やっとこたどり着いた店は、思ったよりも小さくレストランと言うよりはカフェテリア的な気軽な感じ。 狭苦しくて落ち着かないが、さくっと食べるにはこれくらいがいいかもしれない。 パンの品揃えは日本で見慣れたものたちもそろっている。日本のカイザーはかなり忠実なのだろう。




そこではサラダを注文。しかし、どんなサラダがくるかなどわからない(なにせcarteが読めないので、 トマトくらいしかキーワードにならなかった(笑))。白くスタイリッシュなプレートとボールに 盛られたサラダにはオリーブオイルが別添えされていた。初めは淡泊だったが、塩を加え、オリーブ オイルを回しかけ、混ぜて頂くとすっごく美味しい!! 感動するのはこのトマトのコンフィだ。 トマト缶のジュースを全て捨てて絞った後にオイルに漬け込んだかのような実が6個くらい載せられて おり、すっごくトマトが甘い。それにシェーブルチーズと松の実が振りかけられているのだがこれが良い ドレッシングになっている。コリアンダーも良いアクセントになっている。チャバッタのような プレーンなパンが一切れ付いていたのみだが、やはりこれで十分なボリュームだ。7.5ユーロもしたが、 ちょっとした創作料理と思えば高くない?!
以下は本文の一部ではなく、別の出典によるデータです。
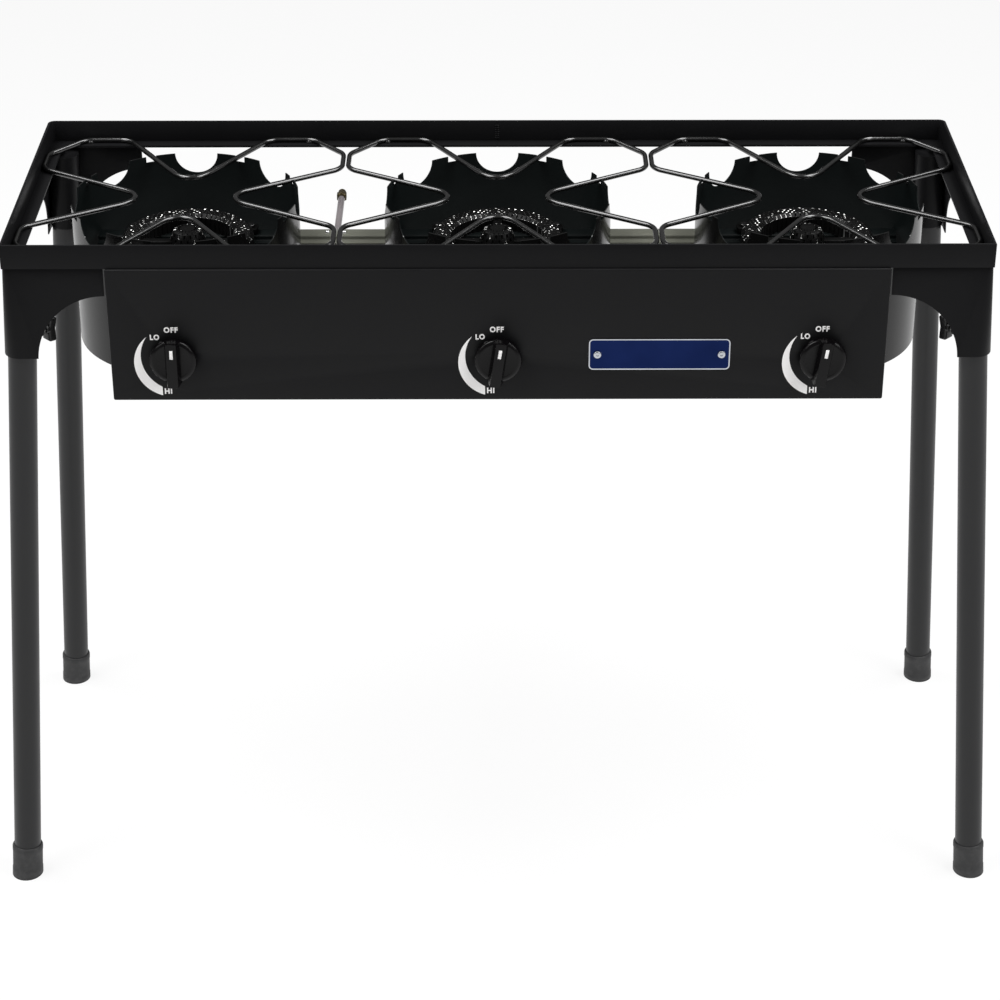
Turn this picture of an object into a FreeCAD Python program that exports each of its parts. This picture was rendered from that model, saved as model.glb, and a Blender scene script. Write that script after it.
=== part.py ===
import FreeCAD, Part
import math
import os
import Sketcher

Vector = FreeCAD.Vector
Rotation = FreeCAD.Rotation
Placement = FreeCAD.Placement

# Three-burner propane stand. Origin on the floor under the middle of the frame,
# +X to the right, +Y to the back (away from the knobs), +Z up. Millimetres.
doc = FreeCAD.newDocument("burner_stand")

# Driving dimensions. Lengths in millimetres, angles in degrees.
DRIVING = {
    "stand_height": 820,
    "rim_width": 1080,
    "rim_depth": 366,
    "rim_drop": 28,
    "rim_ledge": 18,
    "rim_gauge": 3,
    "rim_bend": 8,
    "leg_diameter": 31.75,
    "leg_wall": 1.2,
    "leg_foot_inset": 32,
    "leg_foot_outset": 29,
    "leg_lean": 3.7,
    "leg_bottom": 10,
    "leg_top_gap": 0.4,
    "cap_height": 42,
    "cap_wall": 2,
    "cap_lip": 0.6,
    "cap_gap": 0.03,
    "socket_wall": 1.5,
    "socket_length": 96,
    "socket_gap": 4,
    "socket_lid": 2,
    "weld_nut_radius": 7,
    "weld_nut_length": 9,
    "slip_gap": 0.075,
    "bracket_gauge": 1.5,
    "bracket_arm": 110,
    "bracket_drop": 107,
    "bracket_curve": 77,
    "bracket_top_bend": 6,
    "bracket_band": 3,
    "screw_height": 704,
    "screw_radius": 3.05,
    "screw_tip_gap": 0.35,
    "screw_length": 18,
    "screw_hub_radius": 6,
    "screw_head_length": 28,
    "screw_head_width": 15,
    "screw_head_depth": 10,
    "screw_head_waist": 10,
    "thread_gap": 0.05,
    "bolt_gap": 0.2,
    "sheet_screw_radius": 2.5,
    "screen_screw_drop": 34,
    "panel_width": 856,
    "panel_height": 160,
    "panel_gauge": 1.5,
    "panel_return": 20,
    "panel_shelf": 76,
    "panel_shelf_inset": 12,
    "panel_fold": 3,
    "valve_hole": 7,
    "knob_height": 685,
    "knob_radius": 26,
    "knob_depth": 20,
    "knob_gap": 2,
    "knob_skirt": 10,
    "knob_edge": 7,
    "grip_width": 18,
    "grip_inset": 1.5,
    "stem_radius": 3,
    "stem_reach": 10,
    "stem_seat": 5,
    "valve_radius": 9,
    "valve_back": 8,
    "valve_nose": 6,
    "valve_foot": 6.5,
    "valve_spigot": 3.9,
    "valve_bore": 2,
    "screen_radius": 130,
    "screen_gauge": 1.2,
    "screen_stand_up": 5,
    "tube_hole_gap": 3,
    "slot_gap": 0.5,
    "strap_width": 26,
    "strap_length": 44,
    "strap_gauge": 1.5,
    "strap_start": 8,
    "scallop_radius": 26,
    "scallop_count": 8,
    "notch_width": 10,
    "notch_depth": 7,
    "wire_diameter": 6,
    "grate_gap": 0.5,
    "finger_reach": 58.5,
    "finger_angle": 31.5,
    "finger_bend": 19.5,
    "corner_bend": 14,
    "corner_cut": 54,
    "ring_radius": 76,
    "ring_bore": 54,
    "ring_height": 21,
    "ring_wall": 4,
    "ring_slope": 5,
    "port_radius": 1.5,
    "port_count": 16,
    "head_radius": 22,
    "head_slope": 7,
    "head_skirt": 6,
    "arm_count": 4,
    "arm_width": 14,
    "feed_width": 8,
    "feed_height": 6,
    "lug_half": 9,
    "lug_height": 7,
    "tube_radius": 13,
    "tube_bore": 10,
    "tube_bend": 34,
    "mouth_radius": 20,
    "mouth_lip": 12,
    "mouth_cone": 30,
    "mouth_wall": 3,
    "mouth_face": 2.5,
    "mouth_reach": 146,
    "window_inner": 8,
    "window_outer": 15,
    "window_tall": 9,
    "window_short": 5,
    "rail_spread": 50,
    "lug_spread": 68,
    "rail_web": 20,
    "rail_lip": 8,
    "rail_rise": 8,
    "rail_gauge": 2,
    "rail_top_drop": 88,
    "rail_overhang": 110,
    "rail_bolt_radius": 3,
    "rail_bolt_head": 5.5,
    "manifold_radius": 8,
    "manifold_wall": 1.5,
    "manifold_overhang": 16,
    "manifold_cap": 3,
    "manifold_port": 4,
    "manifold_drop": 22,
    "manifold_setback": 166,
    "inlet_offset": 190,
    "inlet_drop": 100.5,
    "inlet_radius": 4,
    "inlet_wall": 1,
    "inlet_bend": 24,
    "inlet_reach": 172,
    "flare_radius": 5.56,
    "flare_length": 29,
    "flare_body": 7,
    "flare_collar": 4,
    "flare_shoulder": 13,
    "flare_cone": 3.5,
    "clip_gauge": 1.2,
    "clip_half": 15,
    "clip_width": 12,
    "clip_screw_spread": 10,
    "clip_screw_radius": 2,
    "jet_hexagon": 7,
    "jet_hexagon_length": 4,
    "jet_radius": 5,
    "jet_bore": 1,
    "jet_insertion": 3,
    "shutter_gauge": 1.2,
    "shutter_depth": 8,
    "shutter_gap": 0.6,
    "shutter_bore": 5.05,
    "shutter_tab": 9,
    "shutter_tab_width": 8,
    "sheet_screw_head": 5,
    "sheet_screw_head_height": 3,
    "grate_screw_spread": 132,
    "grate_screw_inset": 8.5,
    "grate_screw_radius": 2,
}

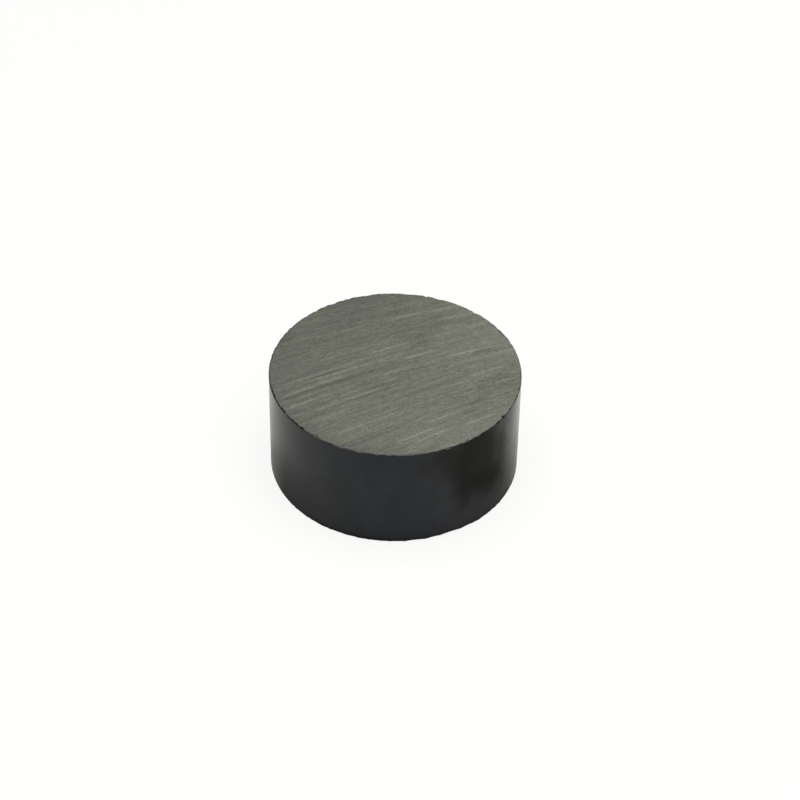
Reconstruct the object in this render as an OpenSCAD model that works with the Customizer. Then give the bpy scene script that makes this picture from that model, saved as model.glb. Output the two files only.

テイクアウトにプチオリーブ(のつもりだった。1.2ユーロ)とタルトモンジュ(2.5ユーロ)を。 カイザーのパンは日本ではほぼ全種類食べた自負はあるのだが、タルトモンジュは初。すっごくチェリー に洋酒が効いていて超美味!! こんなに美味しいものだったとは。生クリームもわりとあっさり していて、いくら食べてももたれなさそう。危険極まりない…でもこれは帰国しても食べられると思うと すごく嬉しい♪ オリーブのパンの方は、どう見ても隣に並ぶラルドンを入れられてしまった模様。 ショック。しかし、塩気はマイルド。日本のカイザーで食べるラルドンは塩気が強烈できつく、 苦手だったのだが、これは細かく刻まれていたからよかったのだろうか。バランス良い塩梅と微かに 香るオリーブがいい。ちなみに、これらは通りのベンチでマイナイフでカットしながら食べたが、 そういう日本じゃお下品なことを平気でできるのが私にはすっごく向いているみたい(笑)。 だって、美味しいうちに食べなきゃパンに対して失礼だもーん

…と、日本でもパン屋から出るなり 歩き食いしている私はいつもこう言い訳する)。老若男女、誰も彼もが買ったパンは店を出るなりかじり 付いている。バリバリと新鮮なうちに。そう、みんな美味しいパンの食べ方をよくわかっているのだ!





それからはラファイエットとプランタンで終日お買い物。サングラスと靴とプチバトーのTシャツ類を 購入(日本より1000円くらい安い)。ラファイエットのフードコートもこれまたすごい。世界の高級食材の 見本市のようだ。フォアグラとワインが飲めるイートインカウンターまである。しかし、ルボンマルシェで 経験済みなので何も手は出さず、眺めて楽しむ。パン売り場のパンは、なんかカイザーそのままだった。 一応オリジナルとしているようだが、明らかにカイザー。バゲットなんてその名も「バゲットモンジュ」。 そのまんまだ。ポワラーヌやモワザン等のメジャー店のも袋売りされているし、ベーグルや ニューヨーカースティックなど、他では見られないラインナップもあり、日本的、紀ノ国屋的。


へとへとになりながら帰宅。部屋で今日の戦利品(パン)を少量ずつと、スーパーのMONOPRIX (*モノプリ。今後非常にお世話になることになるヨーカドーやJUSCO的なスーパーだ)で 買ってきた人参サラダとチーズを。人参サラダはパック詰めのものなのにレモンの風味が効いていて 脂っぽくなくてちゃんと美味しい。これは常食になりそうだ。